Copy out every line of the data exactly.

— START OF INFORMATION SHOWN —

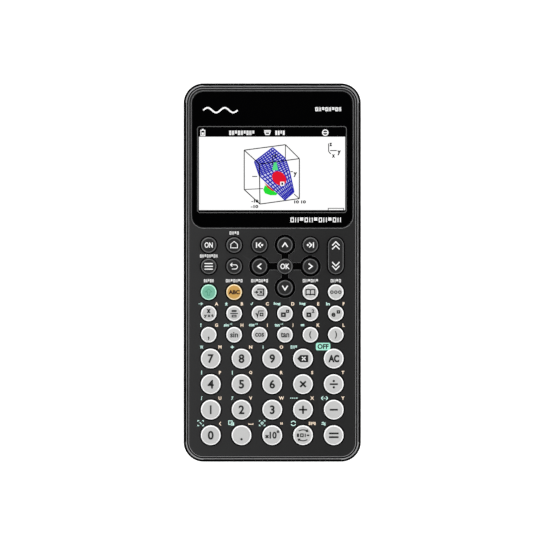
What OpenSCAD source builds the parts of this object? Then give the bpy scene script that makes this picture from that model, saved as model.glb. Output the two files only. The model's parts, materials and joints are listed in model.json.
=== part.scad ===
// Handheld graphing calculator: a front and a rear case shell around a colour display, round keys
// on a rubber key sheet, one main board, and four cylindrical cells behind a hooked cover.
// Millimetres. X runs across, Y towards the display end, Z up out of the keys. z = 0 is the desk.

/* [Case] */
// Width across the case
body_w = 85; // [85:0.5:87]
// Length from the key end to the display end
body_l = 181.5; // [181.5:0.5:184]
// Radius of the four outer corners
corner_r = 9.5; // [9.5:0.25:10]
// Thickness of the sides
wall_t = 2.6; // [2.4:0.1:2.6]
// Thickness of the front panel
panel_t = 2.5; // [2.4:0.1:2.6]
// Thickness of the rear case's floor
floor_t = 1.8; // [1.6:0.1:2]
// Height of the joint between the two shells
seam_z = 8.1; // [7.9:0.1:8.2]
// Height that the rubber feet hold the back off the desk
foot_h = 0.7; // [0.6:0.1:0.8]

/* [Front edge] */
// Radius that rounds the outer shoulder
shoulder_r = 1.3; // [1.1:0.1:1.4]
// How far the shoulder lies below the panel
shoulder_drop = 0.9; // [0.8:0.1:1]
// Distance from the outer edge to the groove
groove_in = 1.7; // [1.5:0.1:1.8]
// Width of the groove
groove_w = 0.7; // [0.5:0.1:0.8]

/* [Display] */
// Width of the display window
glass_w = 77.2; // [77:0.1:77.3]
// Length of the display window
glass_l = 65.5; // [65:0.1:65.6]
// Thickness of the display window
glass_t = 1.4; // [1.3:0.1:1.5]
// Width of the display module
display_w = 74.8; // [74:0.2:74.8]
// Length of the display module
display_l = 45; // [44:0.5:45]
// Thickness of the display module
display_t = 2.1; // [2:0.1:2.3]
// Height of the display's middle above the case's middle
display_y = 49.6; // [49:0.1:50]

/* [Keys] */
// Diameter of a small key
small_d = 7.4; // [7.2:0.1:7.5]
// Diameter of a large key
large_d = 9.4; // [9.2:0.1:9.5]
// Gap between a key and its hole
key_gap = 0.3; // [0.25:0.05:0.35]
// Height of the keys above the panel
key_rise = 1.1; // [0.9:0.1:1.3]
// How far a key can be pressed
key_travel = 1.2; // [1:0.1:1.2]
// Spacing of the small keys across
small_pitch = 12.17; // [12:0.01:12.2]
// Spacing of the small keys' rows
small_step = 10.2; // [10.1:0.05:10.25]
// Spacing of the large keys across
large_pitch = 14.72; // [14.6:0.01:14.75]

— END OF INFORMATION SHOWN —

**FULL OUTPUT**
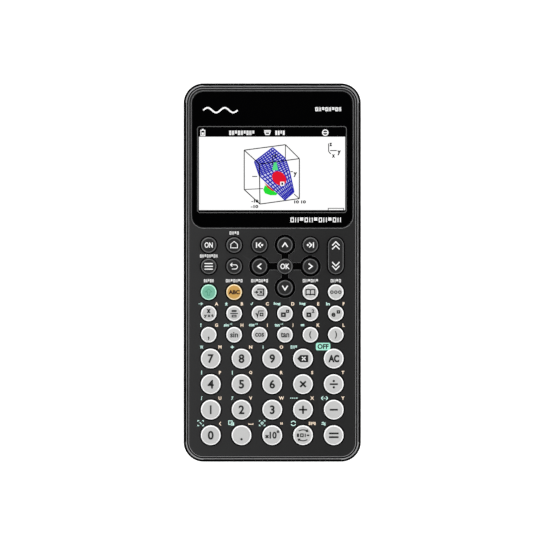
What OpenSCAD source builds the parts of this object? Then give the bpy scene script that makes this picture from that model, saved as model.glb. Output the two files only. The model's parts, materials and joints are listed in model.json.
=== part.scad ===
// Handheld graphing calculator: a front and a rear case shell around a colour display, round keys
// on a rubber key sheet, one main board, and four cylindrical cells behind a hooked cover.
// Millimetres. X runs across, Y towards the display end, Z up out of the keys. z = 0 is the desk.

/* [Case] */
// Width across the case
body_w = 85; // [85:0.5:87]
// Length from the key end to the display end
body_l = 181.5; // [181.5:0.5:184]
// Radius of the four outer corners
corner_r = 9.5; // [9.5:0.25:10]
// Thickness of the sides
wall_t = 2.6; // [2.4:0.1:2.6]
// Thickness of the front panel
panel_t = 2.5; // [2.4:0.1:2.6]
// Thickness of the rear case's floor
floor_t = 1.8; // [1.6:0.1:2]
// Height of the joint between the two shells
seam_z = 8.1; // [7.9:0.1:8.2]
// Height that the rubber feet hold the back off the desk
foot_h = 0.7; // [0.6:0.1:0.8]

/* [Front edge] */
// Radius that rounds the outer shoulder
shoulder_r = 1.3; // [1.1:0.1:1.4]
// How far the shoulder lies below the panel
shoulder_drop = 0.9; // [0.8:0.1:1]
// Distance from the outer edge to the groove
groove_in = 1.7; // [1.5:0.1:1.8]
// Width of the groove
groove_w = 0.7; // [0.5:0.1:0.8]

/* [Display] */
// Width of the display window
glass_w = 77.2; // [77:0.1:77.3]
// Length of the display window
glass_l = 65.5; // [65:0.1:65.6]
// Thickness of the display window
glass_t = 1.4; // [1.3:0.1:1.5]
// Width of the display module
display_w = 74.8; // [74:0.2:74.8]
// Length of the display module
display_l = 45; // [44:0.5:45]
// Thickness of the display module
display_t = 2.1; // [2:0.1:2.3]
// Height of the display's middle above the case's middle
display_y = 49.6; // [49:0.1:50]

/* [Keys] */
// Diameter of a small key
small_d = 7.4; // [7.2:0.1:7.5]
// Diameter of a large key
large_d = 9.4; // [9.2:0.1:9.5]
// Gap between a key and its hole
key_gap = 0.3; // [0.25:0.05:0.35]
// Height of the keys above the panel
key_rise = 1.1; // [0.9:0.1:1.3]
// How far a key can be pressed
key_travel = 1.2; // [1:0.1:1.2]
// Spacing of the small keys across
small_pitch = 12.17; // [12:0.01:12.2]
// Spacing of the small keys' rows
small_step = 10.2; // [10.1:0.05:10.25]
// Spacing of the large keys across
large_pitch = 14.72; // [14.6:0.01:14.75]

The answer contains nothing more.